Report how many lines hold the word "Write"; give nothing but the number.
-- Data supplied start --
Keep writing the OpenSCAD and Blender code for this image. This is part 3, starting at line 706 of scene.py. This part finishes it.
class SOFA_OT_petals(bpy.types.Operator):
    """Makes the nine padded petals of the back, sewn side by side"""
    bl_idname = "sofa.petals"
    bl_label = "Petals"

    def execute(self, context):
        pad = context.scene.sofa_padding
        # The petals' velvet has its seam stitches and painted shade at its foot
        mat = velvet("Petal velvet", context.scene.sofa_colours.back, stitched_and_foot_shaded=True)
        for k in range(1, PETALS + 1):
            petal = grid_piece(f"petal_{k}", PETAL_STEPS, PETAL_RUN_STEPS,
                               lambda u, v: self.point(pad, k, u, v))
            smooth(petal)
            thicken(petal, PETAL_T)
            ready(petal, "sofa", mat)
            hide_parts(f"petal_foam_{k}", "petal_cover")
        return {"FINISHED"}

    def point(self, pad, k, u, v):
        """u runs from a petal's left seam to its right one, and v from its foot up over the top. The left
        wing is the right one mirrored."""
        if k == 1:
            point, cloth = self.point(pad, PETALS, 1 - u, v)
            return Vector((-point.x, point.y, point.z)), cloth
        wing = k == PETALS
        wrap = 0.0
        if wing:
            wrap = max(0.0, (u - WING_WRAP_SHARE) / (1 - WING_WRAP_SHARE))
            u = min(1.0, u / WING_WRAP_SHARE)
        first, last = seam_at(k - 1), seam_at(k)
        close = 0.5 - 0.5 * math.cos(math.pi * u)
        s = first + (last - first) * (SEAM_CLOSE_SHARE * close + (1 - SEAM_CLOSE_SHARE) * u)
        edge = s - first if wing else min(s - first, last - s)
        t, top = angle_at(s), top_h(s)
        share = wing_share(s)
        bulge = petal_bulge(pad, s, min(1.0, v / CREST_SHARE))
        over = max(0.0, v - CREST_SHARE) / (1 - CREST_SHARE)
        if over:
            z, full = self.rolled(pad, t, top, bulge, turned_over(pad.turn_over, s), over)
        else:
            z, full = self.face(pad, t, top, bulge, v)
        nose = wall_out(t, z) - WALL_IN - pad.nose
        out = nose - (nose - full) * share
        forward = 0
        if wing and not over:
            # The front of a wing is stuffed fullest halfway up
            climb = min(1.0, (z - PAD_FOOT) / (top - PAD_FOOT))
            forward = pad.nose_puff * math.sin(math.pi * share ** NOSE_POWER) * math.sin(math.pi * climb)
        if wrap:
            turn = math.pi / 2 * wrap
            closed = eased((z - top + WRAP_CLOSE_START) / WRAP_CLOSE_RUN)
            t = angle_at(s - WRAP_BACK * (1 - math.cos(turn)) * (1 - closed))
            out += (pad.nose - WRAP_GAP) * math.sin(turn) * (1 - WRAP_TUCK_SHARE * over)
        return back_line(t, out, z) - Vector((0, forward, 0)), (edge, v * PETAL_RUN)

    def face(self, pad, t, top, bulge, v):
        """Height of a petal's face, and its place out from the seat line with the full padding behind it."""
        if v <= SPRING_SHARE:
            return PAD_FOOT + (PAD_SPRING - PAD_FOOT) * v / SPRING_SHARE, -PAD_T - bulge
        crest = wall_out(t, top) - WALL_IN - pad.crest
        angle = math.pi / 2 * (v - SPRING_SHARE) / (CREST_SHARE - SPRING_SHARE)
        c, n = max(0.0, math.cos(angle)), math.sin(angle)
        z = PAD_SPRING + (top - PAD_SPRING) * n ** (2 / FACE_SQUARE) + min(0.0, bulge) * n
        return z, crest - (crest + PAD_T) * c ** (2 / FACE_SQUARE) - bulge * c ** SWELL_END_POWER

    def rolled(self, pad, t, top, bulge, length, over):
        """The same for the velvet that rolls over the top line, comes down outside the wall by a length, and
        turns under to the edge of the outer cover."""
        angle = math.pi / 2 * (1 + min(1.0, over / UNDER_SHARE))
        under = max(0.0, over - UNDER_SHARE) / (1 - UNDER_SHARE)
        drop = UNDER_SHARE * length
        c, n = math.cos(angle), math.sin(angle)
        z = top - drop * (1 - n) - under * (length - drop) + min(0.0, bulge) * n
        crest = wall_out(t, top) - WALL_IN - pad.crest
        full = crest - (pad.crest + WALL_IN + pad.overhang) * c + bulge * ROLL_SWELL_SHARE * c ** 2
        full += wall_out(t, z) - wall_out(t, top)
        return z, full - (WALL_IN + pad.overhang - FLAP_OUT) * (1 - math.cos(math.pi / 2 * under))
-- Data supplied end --
-- Data supplied start --
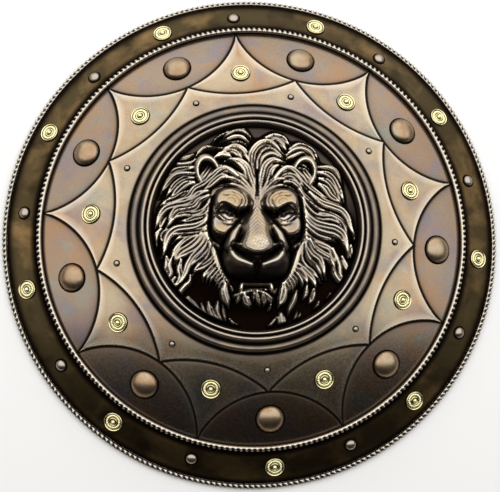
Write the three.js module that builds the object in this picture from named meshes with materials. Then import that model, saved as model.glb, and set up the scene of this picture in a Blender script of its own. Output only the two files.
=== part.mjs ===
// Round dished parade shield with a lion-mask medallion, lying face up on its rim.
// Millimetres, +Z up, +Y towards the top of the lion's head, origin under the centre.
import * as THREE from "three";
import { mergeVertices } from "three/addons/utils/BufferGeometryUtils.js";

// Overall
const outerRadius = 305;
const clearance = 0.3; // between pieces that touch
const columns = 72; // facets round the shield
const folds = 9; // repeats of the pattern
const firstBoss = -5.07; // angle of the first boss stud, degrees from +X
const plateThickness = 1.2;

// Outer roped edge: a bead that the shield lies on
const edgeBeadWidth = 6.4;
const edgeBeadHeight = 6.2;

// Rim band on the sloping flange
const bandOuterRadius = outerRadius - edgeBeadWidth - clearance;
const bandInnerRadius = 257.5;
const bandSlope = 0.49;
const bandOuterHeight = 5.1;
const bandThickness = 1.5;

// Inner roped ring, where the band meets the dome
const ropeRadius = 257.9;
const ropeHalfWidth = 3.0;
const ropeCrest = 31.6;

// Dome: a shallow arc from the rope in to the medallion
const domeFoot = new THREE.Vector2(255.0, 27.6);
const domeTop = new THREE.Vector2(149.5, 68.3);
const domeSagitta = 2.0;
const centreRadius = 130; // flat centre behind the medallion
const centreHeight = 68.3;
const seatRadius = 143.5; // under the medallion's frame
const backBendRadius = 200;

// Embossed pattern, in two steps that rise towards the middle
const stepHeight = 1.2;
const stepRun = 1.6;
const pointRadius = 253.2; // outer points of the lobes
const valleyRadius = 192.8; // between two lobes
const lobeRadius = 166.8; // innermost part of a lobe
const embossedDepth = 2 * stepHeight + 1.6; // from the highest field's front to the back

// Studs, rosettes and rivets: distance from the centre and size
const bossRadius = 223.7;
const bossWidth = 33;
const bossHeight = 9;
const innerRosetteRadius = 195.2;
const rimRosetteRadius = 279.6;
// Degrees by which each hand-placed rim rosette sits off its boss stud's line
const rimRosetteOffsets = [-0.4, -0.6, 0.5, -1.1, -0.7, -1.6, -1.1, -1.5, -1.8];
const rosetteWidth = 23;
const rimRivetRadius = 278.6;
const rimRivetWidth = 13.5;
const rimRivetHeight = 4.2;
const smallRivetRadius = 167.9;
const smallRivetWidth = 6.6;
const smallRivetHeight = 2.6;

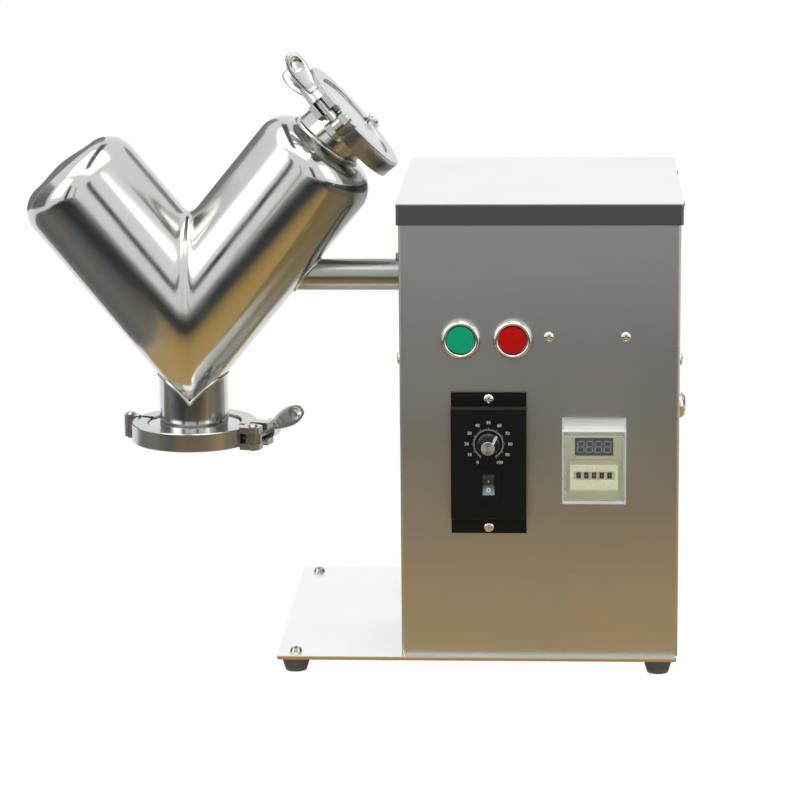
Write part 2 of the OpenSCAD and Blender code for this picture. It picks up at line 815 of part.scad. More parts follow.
-- Data supplied end --
-- Data supplied start --
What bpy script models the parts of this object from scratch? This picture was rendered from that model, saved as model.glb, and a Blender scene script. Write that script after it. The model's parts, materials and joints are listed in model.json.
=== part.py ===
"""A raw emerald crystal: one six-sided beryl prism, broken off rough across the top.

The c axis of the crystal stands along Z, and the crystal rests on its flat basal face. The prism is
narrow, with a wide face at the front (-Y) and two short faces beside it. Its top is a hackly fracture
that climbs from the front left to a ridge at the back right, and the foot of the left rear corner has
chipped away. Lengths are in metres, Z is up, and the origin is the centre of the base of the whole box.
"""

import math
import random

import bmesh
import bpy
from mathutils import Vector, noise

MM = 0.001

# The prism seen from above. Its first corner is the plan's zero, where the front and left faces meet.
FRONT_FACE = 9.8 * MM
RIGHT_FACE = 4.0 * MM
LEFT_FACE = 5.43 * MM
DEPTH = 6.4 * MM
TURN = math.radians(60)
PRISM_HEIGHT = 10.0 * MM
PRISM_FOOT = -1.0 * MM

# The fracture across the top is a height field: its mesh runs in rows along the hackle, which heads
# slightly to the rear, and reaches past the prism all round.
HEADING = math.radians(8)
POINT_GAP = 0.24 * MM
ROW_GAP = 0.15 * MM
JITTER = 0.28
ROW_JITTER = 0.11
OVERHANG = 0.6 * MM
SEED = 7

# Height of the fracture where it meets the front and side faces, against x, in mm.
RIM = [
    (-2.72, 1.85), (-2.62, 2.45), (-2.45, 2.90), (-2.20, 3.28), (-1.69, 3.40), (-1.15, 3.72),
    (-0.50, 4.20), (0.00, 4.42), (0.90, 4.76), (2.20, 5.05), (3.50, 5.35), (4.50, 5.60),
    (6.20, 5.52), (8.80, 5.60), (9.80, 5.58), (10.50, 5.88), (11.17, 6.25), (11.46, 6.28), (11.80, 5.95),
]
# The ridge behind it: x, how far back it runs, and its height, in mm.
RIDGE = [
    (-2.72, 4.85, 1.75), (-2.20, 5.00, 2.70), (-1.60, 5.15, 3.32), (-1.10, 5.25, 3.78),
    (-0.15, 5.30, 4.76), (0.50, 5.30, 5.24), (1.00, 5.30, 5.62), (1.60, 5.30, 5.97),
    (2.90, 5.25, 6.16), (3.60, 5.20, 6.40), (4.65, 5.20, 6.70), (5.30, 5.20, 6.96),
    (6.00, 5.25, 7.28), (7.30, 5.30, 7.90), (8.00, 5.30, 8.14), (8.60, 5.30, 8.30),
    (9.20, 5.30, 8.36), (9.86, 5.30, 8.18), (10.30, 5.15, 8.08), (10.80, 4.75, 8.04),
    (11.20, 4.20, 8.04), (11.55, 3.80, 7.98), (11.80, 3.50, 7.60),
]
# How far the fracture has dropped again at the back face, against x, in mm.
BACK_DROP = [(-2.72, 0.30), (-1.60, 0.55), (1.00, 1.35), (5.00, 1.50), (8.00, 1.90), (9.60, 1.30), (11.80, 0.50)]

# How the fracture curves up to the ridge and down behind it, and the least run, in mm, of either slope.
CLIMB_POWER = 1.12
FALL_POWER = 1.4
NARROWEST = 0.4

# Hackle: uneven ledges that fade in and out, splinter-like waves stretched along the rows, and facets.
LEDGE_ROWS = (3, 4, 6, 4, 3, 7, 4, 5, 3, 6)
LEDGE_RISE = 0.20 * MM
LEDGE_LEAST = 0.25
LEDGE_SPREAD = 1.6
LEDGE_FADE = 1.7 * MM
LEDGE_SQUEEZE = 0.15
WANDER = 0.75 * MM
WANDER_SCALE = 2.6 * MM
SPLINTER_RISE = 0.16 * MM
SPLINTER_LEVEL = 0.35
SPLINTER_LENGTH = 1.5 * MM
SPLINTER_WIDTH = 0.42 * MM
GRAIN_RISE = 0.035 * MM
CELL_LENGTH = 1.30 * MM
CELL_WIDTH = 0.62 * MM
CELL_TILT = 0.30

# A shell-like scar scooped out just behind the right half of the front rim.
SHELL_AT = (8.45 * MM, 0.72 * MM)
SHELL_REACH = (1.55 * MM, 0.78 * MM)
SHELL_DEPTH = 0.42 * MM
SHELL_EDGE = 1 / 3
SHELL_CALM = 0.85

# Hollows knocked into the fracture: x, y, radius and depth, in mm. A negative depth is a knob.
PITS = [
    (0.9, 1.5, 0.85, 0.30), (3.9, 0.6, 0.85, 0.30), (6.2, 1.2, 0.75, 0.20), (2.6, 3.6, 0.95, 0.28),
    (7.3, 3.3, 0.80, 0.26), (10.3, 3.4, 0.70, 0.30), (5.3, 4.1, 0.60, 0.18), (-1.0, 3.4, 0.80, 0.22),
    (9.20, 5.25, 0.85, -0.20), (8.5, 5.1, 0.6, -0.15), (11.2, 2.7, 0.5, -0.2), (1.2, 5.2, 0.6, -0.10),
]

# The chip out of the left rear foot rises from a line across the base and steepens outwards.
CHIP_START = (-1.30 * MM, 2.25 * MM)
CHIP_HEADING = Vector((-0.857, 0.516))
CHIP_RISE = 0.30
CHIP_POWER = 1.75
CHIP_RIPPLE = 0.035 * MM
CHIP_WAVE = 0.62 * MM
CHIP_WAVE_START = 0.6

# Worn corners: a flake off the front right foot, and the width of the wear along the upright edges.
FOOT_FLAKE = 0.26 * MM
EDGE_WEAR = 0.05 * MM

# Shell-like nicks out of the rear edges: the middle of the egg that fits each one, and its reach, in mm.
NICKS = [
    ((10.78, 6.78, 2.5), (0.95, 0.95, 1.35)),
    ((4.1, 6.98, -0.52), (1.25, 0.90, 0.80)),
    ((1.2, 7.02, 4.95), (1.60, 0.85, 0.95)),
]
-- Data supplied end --
#### [The response]
3